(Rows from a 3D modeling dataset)
★ ★ ★

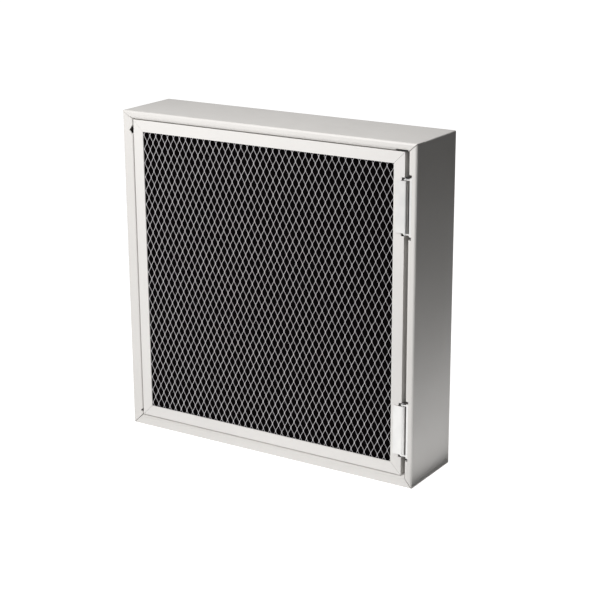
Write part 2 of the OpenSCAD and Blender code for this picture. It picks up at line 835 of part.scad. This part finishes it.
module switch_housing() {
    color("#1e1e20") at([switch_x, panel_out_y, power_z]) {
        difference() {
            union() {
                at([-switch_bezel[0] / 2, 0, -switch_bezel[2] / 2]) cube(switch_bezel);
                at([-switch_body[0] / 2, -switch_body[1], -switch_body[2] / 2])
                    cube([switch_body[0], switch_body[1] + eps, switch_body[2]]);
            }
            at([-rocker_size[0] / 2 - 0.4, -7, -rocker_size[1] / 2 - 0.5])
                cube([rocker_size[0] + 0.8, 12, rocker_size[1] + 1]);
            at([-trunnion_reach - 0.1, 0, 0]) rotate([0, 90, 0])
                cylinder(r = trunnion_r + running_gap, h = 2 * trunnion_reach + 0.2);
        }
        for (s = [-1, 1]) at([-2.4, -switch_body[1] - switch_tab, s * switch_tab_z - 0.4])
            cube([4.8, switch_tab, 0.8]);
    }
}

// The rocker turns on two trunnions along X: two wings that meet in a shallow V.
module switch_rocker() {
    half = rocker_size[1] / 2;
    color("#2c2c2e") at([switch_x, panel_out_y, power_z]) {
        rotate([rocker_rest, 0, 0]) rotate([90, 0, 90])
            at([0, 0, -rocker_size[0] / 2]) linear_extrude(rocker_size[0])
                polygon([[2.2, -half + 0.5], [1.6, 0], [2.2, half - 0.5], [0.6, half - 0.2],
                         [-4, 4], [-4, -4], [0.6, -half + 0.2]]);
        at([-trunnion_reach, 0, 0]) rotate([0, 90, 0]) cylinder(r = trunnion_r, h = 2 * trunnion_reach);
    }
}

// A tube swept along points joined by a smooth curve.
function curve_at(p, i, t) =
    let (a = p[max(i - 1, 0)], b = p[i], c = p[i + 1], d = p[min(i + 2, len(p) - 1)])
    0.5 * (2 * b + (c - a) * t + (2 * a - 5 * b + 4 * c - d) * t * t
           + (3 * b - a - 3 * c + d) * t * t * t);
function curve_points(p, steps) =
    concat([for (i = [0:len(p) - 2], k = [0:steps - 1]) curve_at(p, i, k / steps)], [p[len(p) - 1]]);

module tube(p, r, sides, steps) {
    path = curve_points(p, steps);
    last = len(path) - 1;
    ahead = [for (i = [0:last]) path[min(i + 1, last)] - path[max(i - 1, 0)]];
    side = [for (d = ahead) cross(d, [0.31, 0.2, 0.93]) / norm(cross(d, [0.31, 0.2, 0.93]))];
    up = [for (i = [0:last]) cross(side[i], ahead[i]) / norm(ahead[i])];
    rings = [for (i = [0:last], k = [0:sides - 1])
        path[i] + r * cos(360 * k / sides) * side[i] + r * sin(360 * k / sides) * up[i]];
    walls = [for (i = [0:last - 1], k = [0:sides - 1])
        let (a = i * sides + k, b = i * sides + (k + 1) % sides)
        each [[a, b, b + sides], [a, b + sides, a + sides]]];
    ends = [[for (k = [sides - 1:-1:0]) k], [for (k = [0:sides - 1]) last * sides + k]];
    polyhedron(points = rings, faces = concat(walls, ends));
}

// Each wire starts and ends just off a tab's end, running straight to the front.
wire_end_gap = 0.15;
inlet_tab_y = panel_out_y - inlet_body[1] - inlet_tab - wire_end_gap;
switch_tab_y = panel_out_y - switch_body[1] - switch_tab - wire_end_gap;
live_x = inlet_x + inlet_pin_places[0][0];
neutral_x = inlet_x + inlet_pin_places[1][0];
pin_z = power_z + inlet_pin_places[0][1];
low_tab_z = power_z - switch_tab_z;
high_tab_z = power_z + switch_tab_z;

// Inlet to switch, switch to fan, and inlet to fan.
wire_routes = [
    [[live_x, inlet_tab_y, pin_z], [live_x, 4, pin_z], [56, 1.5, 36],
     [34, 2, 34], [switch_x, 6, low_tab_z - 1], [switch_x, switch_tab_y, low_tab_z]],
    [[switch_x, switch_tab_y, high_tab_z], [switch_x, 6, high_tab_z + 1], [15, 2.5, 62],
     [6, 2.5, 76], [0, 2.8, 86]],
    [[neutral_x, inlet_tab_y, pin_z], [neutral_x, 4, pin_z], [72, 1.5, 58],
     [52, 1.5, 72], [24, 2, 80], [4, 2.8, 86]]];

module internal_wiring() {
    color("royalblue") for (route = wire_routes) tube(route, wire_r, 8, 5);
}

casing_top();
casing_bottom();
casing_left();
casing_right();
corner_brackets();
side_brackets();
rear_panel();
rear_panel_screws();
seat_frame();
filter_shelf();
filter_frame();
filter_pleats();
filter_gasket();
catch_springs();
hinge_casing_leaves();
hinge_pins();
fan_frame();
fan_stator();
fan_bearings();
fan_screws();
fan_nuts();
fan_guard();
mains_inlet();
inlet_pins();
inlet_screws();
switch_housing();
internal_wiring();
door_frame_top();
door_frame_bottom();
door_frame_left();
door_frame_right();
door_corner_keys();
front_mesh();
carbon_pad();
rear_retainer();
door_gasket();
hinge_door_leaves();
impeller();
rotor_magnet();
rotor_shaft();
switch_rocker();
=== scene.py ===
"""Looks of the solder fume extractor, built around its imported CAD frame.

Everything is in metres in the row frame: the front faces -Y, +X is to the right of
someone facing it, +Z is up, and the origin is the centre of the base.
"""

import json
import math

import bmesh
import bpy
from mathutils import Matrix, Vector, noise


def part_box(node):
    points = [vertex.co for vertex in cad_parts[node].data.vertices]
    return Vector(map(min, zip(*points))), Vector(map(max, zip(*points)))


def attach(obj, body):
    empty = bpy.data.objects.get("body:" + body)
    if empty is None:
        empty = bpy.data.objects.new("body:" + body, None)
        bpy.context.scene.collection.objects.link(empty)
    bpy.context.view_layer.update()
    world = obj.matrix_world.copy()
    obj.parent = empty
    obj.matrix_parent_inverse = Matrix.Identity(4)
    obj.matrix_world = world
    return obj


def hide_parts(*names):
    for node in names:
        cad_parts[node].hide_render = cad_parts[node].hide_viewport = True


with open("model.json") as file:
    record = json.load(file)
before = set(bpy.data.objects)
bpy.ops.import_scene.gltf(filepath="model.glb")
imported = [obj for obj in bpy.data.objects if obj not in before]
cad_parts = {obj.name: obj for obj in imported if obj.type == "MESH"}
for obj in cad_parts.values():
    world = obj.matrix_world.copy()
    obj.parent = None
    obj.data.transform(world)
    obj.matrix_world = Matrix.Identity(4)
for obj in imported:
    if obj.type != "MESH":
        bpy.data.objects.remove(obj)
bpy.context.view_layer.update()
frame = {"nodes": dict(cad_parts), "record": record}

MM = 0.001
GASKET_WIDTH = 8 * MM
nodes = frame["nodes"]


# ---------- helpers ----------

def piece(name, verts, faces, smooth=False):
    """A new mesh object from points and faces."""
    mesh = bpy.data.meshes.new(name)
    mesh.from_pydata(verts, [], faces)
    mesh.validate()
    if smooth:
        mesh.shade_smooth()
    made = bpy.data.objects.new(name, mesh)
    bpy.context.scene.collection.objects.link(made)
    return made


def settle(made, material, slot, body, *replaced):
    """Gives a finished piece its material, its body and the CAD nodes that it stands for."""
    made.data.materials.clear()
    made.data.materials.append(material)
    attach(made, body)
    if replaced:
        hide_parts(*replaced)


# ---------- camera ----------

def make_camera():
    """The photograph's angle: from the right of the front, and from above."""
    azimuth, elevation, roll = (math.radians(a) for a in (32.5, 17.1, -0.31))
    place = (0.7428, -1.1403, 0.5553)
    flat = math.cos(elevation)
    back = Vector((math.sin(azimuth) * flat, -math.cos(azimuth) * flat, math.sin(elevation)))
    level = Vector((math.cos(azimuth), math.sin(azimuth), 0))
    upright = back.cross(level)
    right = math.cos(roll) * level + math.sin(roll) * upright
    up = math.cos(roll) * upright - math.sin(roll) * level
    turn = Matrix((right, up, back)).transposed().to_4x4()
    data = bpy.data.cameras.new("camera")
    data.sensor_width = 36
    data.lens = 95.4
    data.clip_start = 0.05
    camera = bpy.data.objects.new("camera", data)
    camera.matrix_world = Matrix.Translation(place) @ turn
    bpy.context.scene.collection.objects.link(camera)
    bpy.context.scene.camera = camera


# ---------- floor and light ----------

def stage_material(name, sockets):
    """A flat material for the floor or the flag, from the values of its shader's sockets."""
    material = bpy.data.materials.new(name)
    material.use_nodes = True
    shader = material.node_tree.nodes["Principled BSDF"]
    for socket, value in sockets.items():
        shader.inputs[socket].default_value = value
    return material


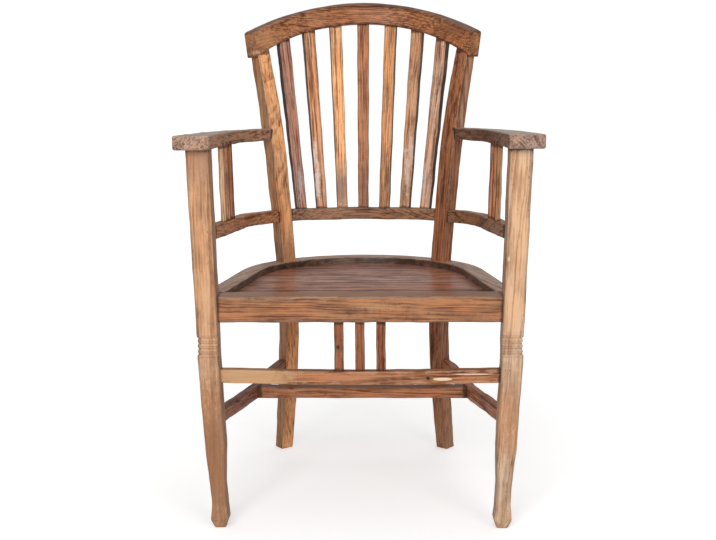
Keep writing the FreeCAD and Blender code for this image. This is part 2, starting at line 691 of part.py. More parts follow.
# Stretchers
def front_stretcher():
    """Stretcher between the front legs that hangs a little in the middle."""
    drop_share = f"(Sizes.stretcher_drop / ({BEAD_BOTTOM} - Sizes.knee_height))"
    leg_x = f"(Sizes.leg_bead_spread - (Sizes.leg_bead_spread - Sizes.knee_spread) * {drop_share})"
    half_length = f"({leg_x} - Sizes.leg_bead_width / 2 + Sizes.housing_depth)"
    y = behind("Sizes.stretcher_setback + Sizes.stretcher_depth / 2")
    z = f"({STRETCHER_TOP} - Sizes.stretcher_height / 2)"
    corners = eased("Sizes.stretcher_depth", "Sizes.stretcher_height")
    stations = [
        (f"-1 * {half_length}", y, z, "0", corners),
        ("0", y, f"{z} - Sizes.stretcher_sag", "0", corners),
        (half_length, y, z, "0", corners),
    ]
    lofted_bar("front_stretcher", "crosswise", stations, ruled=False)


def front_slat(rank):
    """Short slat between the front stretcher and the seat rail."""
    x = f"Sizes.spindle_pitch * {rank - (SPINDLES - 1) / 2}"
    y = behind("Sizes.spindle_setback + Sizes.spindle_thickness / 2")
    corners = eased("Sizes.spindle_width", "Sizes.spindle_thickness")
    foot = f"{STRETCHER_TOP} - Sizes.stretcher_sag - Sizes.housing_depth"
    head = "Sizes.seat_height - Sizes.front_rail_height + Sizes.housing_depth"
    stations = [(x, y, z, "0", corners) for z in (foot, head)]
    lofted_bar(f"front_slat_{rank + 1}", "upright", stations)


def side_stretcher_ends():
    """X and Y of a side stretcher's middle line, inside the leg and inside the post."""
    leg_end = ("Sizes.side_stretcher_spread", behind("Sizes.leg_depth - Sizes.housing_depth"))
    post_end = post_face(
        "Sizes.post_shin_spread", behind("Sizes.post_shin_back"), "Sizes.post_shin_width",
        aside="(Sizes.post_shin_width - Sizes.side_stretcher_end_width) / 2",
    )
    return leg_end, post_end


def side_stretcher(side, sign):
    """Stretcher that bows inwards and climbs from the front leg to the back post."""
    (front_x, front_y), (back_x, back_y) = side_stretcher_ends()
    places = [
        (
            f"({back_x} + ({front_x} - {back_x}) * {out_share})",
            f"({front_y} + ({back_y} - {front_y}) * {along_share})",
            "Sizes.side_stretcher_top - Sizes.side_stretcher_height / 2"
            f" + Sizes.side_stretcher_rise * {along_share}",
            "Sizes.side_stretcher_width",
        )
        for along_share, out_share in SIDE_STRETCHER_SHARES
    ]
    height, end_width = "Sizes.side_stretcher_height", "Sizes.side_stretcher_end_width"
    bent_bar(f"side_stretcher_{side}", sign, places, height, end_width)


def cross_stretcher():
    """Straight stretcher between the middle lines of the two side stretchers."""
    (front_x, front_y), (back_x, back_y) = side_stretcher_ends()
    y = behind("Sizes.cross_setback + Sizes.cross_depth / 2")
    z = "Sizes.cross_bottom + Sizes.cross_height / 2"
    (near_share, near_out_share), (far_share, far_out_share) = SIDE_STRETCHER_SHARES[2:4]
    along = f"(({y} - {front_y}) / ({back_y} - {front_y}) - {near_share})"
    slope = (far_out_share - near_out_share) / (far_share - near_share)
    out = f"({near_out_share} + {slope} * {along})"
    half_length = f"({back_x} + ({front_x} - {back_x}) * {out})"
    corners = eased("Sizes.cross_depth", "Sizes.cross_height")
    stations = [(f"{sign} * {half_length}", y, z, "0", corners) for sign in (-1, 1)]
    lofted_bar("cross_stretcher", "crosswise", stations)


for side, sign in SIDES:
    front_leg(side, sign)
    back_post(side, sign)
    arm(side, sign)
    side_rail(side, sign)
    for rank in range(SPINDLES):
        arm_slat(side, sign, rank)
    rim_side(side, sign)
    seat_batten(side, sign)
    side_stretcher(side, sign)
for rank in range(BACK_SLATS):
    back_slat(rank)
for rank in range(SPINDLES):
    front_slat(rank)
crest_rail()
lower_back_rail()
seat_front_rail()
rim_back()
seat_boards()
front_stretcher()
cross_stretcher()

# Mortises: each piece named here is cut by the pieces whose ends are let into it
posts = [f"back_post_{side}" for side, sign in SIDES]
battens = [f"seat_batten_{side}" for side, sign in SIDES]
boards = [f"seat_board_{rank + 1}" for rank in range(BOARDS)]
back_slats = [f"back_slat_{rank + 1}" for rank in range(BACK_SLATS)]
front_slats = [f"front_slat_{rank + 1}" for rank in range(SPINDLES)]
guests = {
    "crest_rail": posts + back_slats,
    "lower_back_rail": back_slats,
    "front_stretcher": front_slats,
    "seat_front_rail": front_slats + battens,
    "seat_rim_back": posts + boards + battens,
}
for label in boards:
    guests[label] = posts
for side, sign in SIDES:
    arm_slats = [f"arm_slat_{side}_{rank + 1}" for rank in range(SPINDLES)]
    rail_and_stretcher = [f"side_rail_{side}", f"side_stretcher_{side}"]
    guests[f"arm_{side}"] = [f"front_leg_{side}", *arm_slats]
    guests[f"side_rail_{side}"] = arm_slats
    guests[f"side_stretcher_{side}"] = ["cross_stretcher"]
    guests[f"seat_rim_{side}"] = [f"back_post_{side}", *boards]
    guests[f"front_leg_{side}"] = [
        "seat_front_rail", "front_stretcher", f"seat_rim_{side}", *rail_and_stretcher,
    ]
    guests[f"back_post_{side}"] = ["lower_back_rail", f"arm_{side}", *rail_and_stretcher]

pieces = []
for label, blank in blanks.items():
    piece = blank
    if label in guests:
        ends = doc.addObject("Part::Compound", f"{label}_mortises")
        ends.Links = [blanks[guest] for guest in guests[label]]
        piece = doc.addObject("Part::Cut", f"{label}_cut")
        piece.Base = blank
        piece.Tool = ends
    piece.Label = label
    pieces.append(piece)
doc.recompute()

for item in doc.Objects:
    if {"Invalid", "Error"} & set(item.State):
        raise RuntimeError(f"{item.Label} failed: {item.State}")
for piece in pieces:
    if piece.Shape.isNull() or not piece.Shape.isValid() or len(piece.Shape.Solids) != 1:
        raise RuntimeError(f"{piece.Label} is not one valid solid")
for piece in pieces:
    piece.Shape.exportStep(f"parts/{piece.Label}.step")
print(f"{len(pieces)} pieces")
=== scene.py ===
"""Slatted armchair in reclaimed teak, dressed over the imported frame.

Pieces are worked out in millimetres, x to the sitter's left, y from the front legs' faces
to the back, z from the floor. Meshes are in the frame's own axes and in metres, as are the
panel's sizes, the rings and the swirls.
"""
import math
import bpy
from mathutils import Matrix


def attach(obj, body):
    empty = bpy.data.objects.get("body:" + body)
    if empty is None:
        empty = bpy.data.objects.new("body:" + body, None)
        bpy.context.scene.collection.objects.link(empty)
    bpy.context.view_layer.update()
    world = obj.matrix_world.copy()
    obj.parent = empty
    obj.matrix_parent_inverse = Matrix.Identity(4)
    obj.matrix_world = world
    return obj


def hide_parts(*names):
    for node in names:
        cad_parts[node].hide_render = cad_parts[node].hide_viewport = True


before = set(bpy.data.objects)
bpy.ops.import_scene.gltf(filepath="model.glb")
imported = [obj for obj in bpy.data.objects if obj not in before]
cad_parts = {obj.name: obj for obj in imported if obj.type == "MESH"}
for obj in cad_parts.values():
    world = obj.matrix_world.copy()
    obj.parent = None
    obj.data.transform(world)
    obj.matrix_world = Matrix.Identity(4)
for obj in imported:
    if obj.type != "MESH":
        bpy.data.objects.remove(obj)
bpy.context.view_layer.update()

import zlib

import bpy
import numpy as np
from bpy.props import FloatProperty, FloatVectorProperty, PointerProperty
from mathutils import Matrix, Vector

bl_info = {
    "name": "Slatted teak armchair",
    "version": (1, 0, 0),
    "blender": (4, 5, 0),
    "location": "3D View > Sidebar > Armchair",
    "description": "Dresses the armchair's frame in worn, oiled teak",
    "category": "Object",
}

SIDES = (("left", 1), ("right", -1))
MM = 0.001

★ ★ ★

WORK TO BE COMPLETED — Print the records above verbatim from their first line to the line containing "concat([for (i = [0:len(p)", both included, and stop there.

FINAL RESULT —
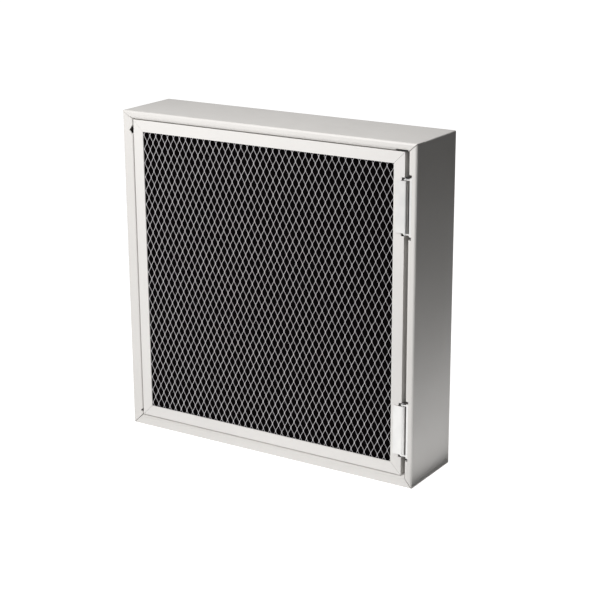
Write part 2 of the OpenSCAD and Blender code for this picture. It picks up at line 835 of part.scad. This part finishes it.
module switch_housing() {
    color("#1e1e20") at([switch_x, panel_out_y, power_z]) {
        difference() {
            union() {
                at([-switch_bezel[0] / 2, 0, -switch_bezel[2] / 2]) cube(switch_bezel);
                at([-switch_body[0] / 2, -switch_body[1], -switch_body[2] / 2])
                    cube([switch_body[0], switch_body[1] + eps, switch_body[2]]);
            }
            at([-rocker_size[0] / 2 - 0.4, -7, -rocker_size[1] / 2 - 0.5])
                cube([rocker_size[0] + 0.8, 12, rocker_size[1] + 1]);
            at([-trunnion_reach - 0.1, 0, 0]) rotate([0, 90, 0])
                cylinder(r = trunnion_r + running_gap, h = 2 * trunnion_reach + 0.2);
        }
        for (s = [-1, 1]) at([-2.4, -switch_body[1] - switch_tab, s * switch_tab_z - 0.4])
            cube([4.8, switch_tab, 0.8]);
    }
}

// The rocker turns on two trunnions along X: two wings that meet in a shallow V.
module switch_rocker() {
    half = rocker_size[1] / 2;
    color("#2c2c2e") at([switch_x, panel_out_y, power_z]) {
        rotate([rocker_rest, 0, 0]) rotate([90, 0, 90])
            at([0, 0, -rocker_size[0] / 2]) linear_extrude(rocker_size[0])
                polygon([[2.2, -half + 0.5], [1.6, 0], [2.2, half - 0.5], [0.6, half - 0.2],
                         [-4, 4], [-4, -4], [0.6, -half + 0.2]]);
        at([-trunnion_reach, 0, 0]) rotate([0, 90, 0]) cylinder(r = trunnion_r, h = 2 * trunnion_reach);
    }
}

// A tube swept along points joined by a smooth curve.
function curve_at(p, i, t) =
    let (a = p[max(i - 1, 0)], b = p[i], c = p[i + 1], d = p[min(i + 2, len(p) - 1)])
    0.5 * (2 * b + (c - a) * t + (2 * a - 5 * b + 4 * c - d) * t * t
           + (3 * b - a - 3 * c + d) * t * t * t);
function curve_points(p, steps) =
    concat([for (i = [0:len(p) - 2], k = [0:steps - 1]) curve_at(p, i, k / steps)], [p[len(p) - 1]]);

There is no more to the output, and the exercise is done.